Dans ce contexte fait de craintes et d’incertitudes, la coopération militaire entre Israël et les Etats-Unis va se poursuivre dans plusieurs domaines comme la cyberguerre, les procédés anti-roquettes et surtout avec la livraison en 2017 à l’aviation de Tsahal des premiers chasseurs-bombardiers à longue portée de type F-35. Et ce, sans forcément de gros « coups d’éclat » positifs ou négatifs…
Voilà pourquoi cette nouvelle situation sécuritaire régionale relance avec acuité le débat sur l’opportunité et surtout la faisabilité d’une attaque préventive israélienne contre les infrastructures nucléaires iraniennes.
Pour certains experts, l’accord de Vienne vient de sonner le glas d’une telle option, car, disent-ils, au-delà des nombreuses difficultés techniques et logistiques inhérentes à ce genre d’opérations lointaines, on verrait mal l’armée israélienne se lancer dans une telle aventure alors que les grandes puissances viennent de pactiser avec le régime des mollahs en choisissant de le renflouer aux plans financier et économique.
Pour les autres au contraire, l’option d’une telle attaque est justement encore plus actuelle – y compris à court terme… à savoir jusqu’en décembre prochain – après le largage en bonne et due forme des intérêts vitaux d’Israël et des pays sunnites modérés par l’administration Obama et l’Europe avec la bénédiction de la Russie et de la Chine. Selon eux, Israël – avec l’appui des Etats arabes sunnites – serait justement à même de remplacer les USA en tant que superpuissance régionale en détruisant les sites nucléaires des mollahs et/ou en adoptant une nouvelle stratégie publique de défense nucléaire.
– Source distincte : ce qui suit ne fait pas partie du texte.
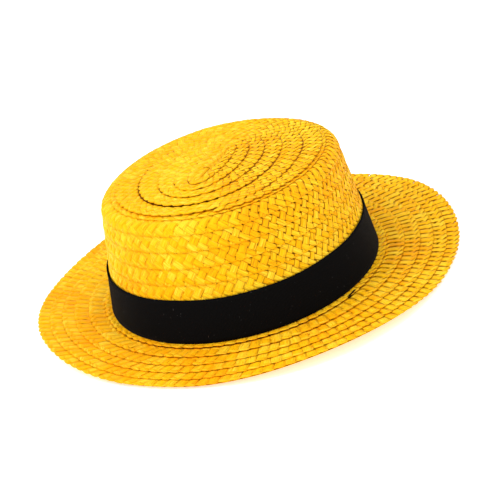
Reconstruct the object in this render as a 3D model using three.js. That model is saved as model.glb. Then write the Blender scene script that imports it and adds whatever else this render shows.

C’est en substance ce que sous-entendait le Premier ministre Netanyahou lorsqu’il a déclaré au lendemain de « l’erreur à dimension historique » de l’accord de Vienne que Jérusalem maintenait « l’option d’une frappe militaire contre l’Iran si ses intérêts existentiels étaient en jeu et que les dirigeants iraniens continuaient d’appeler à la destruction d’Israël ».